_Exercise goal_: Your task is to quote exactly the run of lines that starts at the line containing "Recreate this object" and ends at the line containing "const notchDepth = 12.7;", including both.

[Records from a data source]
■ ■ ■ ■ ■ ■ ■

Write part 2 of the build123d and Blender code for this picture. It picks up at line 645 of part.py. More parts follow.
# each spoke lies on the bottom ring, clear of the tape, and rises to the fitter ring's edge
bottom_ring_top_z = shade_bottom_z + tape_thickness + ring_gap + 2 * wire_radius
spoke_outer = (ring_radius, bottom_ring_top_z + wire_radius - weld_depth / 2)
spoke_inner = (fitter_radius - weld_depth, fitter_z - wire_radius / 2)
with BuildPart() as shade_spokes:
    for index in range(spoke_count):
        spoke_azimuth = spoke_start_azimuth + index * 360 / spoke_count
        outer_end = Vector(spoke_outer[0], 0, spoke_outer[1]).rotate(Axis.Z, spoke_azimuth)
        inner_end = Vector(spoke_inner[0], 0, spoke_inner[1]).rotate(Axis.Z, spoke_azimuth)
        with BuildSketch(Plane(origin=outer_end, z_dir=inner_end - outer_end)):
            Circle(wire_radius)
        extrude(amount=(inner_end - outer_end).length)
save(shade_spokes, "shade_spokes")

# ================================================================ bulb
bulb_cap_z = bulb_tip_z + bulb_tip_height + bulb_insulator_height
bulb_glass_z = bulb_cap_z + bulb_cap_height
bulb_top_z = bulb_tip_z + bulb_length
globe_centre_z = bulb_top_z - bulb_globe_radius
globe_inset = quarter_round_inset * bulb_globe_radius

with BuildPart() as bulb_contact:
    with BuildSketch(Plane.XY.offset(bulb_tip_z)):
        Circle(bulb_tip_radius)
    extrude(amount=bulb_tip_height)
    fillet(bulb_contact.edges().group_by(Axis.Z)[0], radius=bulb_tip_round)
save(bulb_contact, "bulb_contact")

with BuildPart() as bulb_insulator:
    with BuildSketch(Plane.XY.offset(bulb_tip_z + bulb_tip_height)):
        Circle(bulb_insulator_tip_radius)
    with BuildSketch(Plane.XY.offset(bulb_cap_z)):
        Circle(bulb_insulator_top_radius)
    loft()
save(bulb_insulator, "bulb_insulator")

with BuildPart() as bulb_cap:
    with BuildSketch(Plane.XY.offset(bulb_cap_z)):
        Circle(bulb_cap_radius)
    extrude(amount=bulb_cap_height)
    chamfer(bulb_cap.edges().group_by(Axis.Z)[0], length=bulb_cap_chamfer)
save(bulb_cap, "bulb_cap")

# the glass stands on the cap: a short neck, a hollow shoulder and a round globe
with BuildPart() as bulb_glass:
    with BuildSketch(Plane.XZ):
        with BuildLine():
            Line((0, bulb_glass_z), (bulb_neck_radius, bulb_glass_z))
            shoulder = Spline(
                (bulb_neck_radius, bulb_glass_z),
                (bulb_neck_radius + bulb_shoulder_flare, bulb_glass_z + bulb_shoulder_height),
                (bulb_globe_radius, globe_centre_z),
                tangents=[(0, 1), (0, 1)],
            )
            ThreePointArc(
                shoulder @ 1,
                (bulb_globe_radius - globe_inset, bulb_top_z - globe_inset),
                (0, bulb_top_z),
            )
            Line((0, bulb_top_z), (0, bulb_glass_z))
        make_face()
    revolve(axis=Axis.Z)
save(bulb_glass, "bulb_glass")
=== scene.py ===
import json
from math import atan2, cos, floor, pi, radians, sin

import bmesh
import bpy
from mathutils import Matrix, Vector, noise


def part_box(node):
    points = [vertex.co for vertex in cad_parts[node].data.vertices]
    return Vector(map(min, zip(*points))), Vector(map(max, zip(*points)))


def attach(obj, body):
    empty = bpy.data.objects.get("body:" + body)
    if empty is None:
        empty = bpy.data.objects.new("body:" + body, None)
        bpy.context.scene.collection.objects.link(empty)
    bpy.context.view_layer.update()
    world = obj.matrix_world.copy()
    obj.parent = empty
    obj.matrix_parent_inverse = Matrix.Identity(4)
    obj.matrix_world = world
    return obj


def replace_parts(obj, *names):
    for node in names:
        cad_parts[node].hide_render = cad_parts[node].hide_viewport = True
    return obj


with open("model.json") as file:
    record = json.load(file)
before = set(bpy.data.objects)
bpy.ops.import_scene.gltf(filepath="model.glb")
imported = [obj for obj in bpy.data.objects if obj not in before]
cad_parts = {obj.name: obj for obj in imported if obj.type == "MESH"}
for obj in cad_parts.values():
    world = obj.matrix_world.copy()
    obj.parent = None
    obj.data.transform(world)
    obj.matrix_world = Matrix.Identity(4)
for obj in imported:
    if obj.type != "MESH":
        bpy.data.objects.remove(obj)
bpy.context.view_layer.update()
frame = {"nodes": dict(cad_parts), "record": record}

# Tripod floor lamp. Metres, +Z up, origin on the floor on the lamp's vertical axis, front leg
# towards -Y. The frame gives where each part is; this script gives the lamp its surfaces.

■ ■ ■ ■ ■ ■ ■

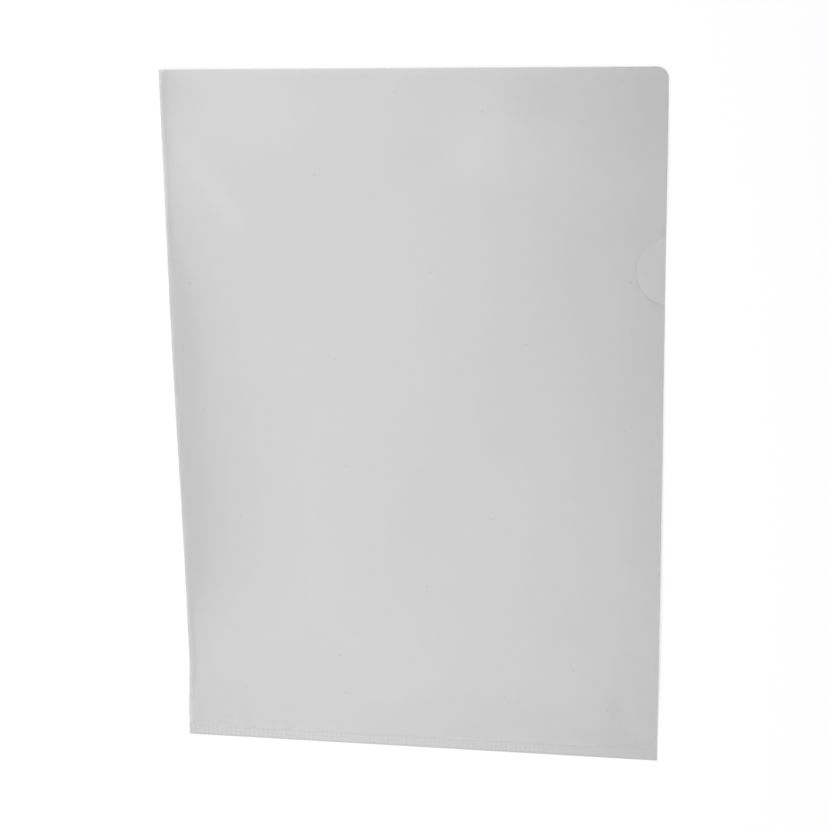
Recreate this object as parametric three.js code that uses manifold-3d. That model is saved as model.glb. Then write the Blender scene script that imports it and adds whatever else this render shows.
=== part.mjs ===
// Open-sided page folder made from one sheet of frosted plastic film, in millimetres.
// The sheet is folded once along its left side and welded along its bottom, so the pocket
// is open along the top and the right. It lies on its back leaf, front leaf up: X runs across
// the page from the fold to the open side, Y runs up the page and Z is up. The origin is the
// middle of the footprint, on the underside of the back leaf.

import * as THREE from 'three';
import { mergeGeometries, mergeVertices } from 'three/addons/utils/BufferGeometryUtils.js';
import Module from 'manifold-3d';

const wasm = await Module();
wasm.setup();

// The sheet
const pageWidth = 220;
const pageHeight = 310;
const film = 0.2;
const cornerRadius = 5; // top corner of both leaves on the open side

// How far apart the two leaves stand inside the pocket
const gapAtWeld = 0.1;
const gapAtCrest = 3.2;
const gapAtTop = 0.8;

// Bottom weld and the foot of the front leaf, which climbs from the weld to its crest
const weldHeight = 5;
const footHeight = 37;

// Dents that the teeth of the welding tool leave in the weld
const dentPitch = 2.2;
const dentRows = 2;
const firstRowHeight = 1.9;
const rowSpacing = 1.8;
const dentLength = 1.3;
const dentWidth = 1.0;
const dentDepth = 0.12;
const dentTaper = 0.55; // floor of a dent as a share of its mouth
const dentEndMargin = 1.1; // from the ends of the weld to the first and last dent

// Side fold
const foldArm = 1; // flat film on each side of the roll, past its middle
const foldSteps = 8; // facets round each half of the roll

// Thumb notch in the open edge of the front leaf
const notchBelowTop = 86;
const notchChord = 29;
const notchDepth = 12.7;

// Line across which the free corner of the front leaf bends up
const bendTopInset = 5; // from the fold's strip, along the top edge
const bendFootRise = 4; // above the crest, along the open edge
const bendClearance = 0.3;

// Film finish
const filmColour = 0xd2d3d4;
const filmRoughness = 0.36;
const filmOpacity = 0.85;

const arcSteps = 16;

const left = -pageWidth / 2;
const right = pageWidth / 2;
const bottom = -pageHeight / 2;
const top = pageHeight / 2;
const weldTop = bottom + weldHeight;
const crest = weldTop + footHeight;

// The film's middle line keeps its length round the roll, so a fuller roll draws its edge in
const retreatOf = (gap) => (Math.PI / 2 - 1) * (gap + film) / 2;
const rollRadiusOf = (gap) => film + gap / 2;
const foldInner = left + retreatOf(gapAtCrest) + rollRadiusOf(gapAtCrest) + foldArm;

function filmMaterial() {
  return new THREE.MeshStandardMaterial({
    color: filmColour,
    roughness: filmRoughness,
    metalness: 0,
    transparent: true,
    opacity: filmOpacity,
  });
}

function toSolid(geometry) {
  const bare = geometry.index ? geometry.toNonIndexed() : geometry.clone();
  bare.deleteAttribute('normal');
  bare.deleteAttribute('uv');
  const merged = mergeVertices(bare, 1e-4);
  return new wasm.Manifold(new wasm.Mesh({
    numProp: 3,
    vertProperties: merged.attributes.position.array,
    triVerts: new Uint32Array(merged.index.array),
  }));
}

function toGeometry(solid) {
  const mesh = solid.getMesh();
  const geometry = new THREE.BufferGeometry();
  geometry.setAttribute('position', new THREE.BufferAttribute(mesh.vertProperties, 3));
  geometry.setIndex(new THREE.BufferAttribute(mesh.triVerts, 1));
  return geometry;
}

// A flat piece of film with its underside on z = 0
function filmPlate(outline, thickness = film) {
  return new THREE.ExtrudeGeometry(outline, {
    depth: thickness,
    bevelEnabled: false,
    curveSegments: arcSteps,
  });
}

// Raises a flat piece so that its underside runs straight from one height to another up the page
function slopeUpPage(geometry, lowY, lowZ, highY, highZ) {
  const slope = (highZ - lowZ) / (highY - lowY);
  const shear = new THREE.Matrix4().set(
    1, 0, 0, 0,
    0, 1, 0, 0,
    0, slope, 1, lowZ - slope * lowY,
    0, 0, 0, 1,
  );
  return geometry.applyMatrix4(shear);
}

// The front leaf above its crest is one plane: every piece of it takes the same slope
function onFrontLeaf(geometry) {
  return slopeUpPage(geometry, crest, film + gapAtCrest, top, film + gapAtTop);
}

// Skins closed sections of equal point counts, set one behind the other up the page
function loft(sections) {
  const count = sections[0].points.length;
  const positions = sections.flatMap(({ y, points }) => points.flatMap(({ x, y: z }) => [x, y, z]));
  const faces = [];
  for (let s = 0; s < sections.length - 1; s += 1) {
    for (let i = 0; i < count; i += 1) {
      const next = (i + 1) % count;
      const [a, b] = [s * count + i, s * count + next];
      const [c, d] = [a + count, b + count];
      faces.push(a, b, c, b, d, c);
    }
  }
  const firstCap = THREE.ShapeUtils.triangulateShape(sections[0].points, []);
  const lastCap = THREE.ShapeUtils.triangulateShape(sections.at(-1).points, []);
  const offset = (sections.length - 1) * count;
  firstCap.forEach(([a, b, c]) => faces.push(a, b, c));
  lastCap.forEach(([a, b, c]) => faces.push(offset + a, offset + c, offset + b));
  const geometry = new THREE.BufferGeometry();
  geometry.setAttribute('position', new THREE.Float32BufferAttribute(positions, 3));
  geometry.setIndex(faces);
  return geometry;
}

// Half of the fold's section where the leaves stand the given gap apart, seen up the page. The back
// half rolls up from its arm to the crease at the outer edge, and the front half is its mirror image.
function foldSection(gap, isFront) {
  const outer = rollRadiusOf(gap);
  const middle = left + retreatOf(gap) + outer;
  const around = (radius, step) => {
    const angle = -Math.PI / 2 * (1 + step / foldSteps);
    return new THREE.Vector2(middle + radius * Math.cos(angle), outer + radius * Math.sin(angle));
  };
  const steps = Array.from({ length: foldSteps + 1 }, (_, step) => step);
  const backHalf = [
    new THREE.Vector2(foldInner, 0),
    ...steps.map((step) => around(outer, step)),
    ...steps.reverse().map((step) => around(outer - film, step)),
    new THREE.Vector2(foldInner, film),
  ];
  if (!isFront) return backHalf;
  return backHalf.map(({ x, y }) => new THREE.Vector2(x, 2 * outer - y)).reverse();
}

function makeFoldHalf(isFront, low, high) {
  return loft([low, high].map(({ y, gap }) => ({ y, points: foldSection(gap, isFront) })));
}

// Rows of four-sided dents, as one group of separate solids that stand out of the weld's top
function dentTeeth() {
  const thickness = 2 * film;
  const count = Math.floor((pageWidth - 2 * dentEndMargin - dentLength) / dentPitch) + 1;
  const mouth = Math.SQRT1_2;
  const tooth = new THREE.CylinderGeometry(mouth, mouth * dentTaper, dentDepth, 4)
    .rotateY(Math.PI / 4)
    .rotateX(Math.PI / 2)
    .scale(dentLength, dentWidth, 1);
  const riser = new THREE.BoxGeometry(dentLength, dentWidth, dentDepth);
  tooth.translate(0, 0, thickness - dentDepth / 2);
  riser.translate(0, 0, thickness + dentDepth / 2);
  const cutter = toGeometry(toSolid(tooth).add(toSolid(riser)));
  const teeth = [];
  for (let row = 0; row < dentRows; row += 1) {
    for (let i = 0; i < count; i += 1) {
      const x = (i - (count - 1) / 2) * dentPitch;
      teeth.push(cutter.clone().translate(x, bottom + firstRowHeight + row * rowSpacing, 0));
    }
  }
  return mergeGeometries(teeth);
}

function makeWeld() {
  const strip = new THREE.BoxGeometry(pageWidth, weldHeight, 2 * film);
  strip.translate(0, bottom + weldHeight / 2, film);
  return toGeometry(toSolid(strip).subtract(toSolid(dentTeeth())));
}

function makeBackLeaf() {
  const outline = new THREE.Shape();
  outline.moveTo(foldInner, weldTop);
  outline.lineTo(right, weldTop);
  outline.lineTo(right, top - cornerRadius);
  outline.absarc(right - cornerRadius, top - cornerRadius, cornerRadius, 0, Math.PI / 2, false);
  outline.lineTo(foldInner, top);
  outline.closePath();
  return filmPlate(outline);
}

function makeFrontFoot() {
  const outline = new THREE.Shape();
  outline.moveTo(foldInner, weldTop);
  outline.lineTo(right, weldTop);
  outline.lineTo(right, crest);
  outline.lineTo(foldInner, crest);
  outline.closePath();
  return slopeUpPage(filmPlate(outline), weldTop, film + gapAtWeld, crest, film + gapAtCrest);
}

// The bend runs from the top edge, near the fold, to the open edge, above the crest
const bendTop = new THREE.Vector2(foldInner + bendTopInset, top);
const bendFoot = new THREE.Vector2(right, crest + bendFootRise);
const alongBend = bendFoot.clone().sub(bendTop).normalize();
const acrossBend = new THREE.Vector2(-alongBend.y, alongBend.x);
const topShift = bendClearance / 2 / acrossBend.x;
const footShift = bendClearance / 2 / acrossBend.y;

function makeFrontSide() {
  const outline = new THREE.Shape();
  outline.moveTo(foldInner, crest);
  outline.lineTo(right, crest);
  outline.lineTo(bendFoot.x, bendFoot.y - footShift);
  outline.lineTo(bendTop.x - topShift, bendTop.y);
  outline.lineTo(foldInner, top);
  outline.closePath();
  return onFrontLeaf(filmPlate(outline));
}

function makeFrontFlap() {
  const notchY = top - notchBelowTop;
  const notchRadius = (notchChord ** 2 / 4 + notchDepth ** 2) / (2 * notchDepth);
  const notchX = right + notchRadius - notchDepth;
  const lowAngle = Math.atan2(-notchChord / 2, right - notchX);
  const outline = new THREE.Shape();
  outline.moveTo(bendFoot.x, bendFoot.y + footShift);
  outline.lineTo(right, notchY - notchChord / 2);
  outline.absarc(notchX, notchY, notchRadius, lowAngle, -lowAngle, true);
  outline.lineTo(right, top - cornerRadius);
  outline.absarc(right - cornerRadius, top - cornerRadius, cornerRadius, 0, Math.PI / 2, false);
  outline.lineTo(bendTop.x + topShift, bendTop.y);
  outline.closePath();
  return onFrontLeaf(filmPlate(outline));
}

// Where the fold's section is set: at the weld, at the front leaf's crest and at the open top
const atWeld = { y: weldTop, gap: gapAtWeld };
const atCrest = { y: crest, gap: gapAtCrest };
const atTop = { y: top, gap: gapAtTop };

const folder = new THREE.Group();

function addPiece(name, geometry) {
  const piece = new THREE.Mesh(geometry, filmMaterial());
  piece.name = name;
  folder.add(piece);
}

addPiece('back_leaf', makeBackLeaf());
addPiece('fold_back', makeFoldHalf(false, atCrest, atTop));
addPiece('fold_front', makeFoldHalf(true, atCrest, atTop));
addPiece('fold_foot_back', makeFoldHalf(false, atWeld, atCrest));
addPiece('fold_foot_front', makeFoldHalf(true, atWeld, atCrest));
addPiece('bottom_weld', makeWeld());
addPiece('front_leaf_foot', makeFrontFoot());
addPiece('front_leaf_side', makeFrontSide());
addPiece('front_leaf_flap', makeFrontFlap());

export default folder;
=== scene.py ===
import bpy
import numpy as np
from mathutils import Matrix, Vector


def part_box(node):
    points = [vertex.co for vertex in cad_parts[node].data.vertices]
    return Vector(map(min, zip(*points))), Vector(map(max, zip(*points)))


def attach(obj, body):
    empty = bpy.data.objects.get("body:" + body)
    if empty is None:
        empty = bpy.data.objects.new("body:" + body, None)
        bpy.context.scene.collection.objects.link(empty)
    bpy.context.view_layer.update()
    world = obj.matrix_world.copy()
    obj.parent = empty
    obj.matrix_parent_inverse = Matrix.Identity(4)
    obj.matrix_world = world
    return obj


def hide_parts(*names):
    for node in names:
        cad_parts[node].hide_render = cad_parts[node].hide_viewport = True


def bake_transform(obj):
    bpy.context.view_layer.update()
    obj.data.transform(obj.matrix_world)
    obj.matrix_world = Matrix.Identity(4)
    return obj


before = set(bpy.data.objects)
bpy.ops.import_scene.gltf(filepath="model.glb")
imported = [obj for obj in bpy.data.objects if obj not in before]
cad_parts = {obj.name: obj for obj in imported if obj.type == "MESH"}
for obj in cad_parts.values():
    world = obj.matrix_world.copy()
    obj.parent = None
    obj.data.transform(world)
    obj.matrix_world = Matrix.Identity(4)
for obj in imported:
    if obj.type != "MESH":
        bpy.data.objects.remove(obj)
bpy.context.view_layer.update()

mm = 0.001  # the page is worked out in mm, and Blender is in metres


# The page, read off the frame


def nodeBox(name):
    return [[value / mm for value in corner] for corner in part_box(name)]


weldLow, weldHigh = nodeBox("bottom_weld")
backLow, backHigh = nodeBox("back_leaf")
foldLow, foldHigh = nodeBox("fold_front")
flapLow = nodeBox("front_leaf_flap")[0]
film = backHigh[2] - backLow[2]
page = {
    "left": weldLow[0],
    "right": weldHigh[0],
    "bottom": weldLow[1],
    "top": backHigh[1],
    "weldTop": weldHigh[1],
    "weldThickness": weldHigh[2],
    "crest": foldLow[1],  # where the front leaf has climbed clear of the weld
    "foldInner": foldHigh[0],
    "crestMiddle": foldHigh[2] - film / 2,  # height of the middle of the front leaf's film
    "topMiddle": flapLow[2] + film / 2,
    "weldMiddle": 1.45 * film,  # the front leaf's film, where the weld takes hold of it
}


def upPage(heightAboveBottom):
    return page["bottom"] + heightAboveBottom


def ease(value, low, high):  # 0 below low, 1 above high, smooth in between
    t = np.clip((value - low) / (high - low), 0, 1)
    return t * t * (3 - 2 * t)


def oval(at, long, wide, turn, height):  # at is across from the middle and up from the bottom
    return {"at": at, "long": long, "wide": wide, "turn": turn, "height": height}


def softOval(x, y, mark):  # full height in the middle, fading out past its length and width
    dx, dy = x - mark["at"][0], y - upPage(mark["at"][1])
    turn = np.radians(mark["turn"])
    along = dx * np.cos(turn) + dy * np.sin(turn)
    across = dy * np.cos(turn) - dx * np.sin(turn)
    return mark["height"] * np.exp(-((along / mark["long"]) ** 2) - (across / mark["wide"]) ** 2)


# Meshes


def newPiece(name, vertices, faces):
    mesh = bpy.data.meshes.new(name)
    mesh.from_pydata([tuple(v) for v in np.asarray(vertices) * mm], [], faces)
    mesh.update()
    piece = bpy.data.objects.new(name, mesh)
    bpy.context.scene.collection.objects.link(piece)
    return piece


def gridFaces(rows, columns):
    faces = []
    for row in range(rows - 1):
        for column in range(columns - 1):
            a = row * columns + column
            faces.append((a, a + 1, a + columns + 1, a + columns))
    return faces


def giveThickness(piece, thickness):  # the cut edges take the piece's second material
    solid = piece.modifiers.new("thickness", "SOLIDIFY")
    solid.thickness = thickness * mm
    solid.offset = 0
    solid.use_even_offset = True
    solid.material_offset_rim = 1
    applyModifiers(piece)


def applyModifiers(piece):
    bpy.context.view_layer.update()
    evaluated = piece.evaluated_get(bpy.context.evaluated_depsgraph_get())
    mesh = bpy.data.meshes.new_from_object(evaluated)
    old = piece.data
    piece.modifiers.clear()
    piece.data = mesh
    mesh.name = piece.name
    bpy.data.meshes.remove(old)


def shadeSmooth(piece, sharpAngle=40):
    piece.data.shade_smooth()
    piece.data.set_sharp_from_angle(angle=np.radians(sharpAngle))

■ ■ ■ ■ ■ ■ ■

_Full output_:
Recreate this object as parametric three.js code that uses manifold-3d. That model is saved as model.glb. Then write the Blender scene script that imports it and adds whatever else this render shows.
=== part.mjs ===
// Open-sided page folder made from one sheet of frosted plastic film, in millimetres.
// The sheet is folded once along its left side and welded along its bottom, so the pocket
// is open along the top and the right. It lies on its back leaf, front leaf up: X runs across
// the page from the fold to the open side, Y runs up the page and Z is up. The origin is the
// middle of the footprint, on the underside of the back leaf.

import * as THREE from 'three';
import { mergeGeometries, mergeVertices } from 'three/addons/utils/BufferGeometryUtils.js';
import Module from 'manifold-3d';

const wasm = await Module();
wasm.setup();

// The sheet
const pageWidth = 220;
const pageHeight = 310;
const film = 0.2;
const cornerRadius = 5; // top corner of both leaves on the open side

// How far apart the two leaves stand inside the pocket
const gapAtWeld = 0.1;
const gapAtCrest = 3.2;
const gapAtTop = 0.8;

// Bottom weld and the foot of the front leaf, which climbs from the weld to its crest
const weldHeight = 5;
const footHeight = 37;

// Dents that the teeth of the welding tool leave in the weld
const dentPitch = 2.2;
const dentRows = 2;
const firstRowHeight = 1.9;
const rowSpacing = 1.8;
const dentLength = 1.3;
const dentWidth = 1.0;
const dentDepth = 0.12;
const dentTaper = 0.55; // floor of a dent as a share of its mouth
const dentEndMargin = 1.1; // from the ends of the weld to the first and last dent

// Side fold
const foldArm = 1; // flat film on each side of the roll, past its middle
const foldSteps = 8; // facets round each half of the roll

// Thumb notch in the open edge of the front leaf
const notchBelowTop = 86;
const notchChord = 29;
const notchDepth = 12.7;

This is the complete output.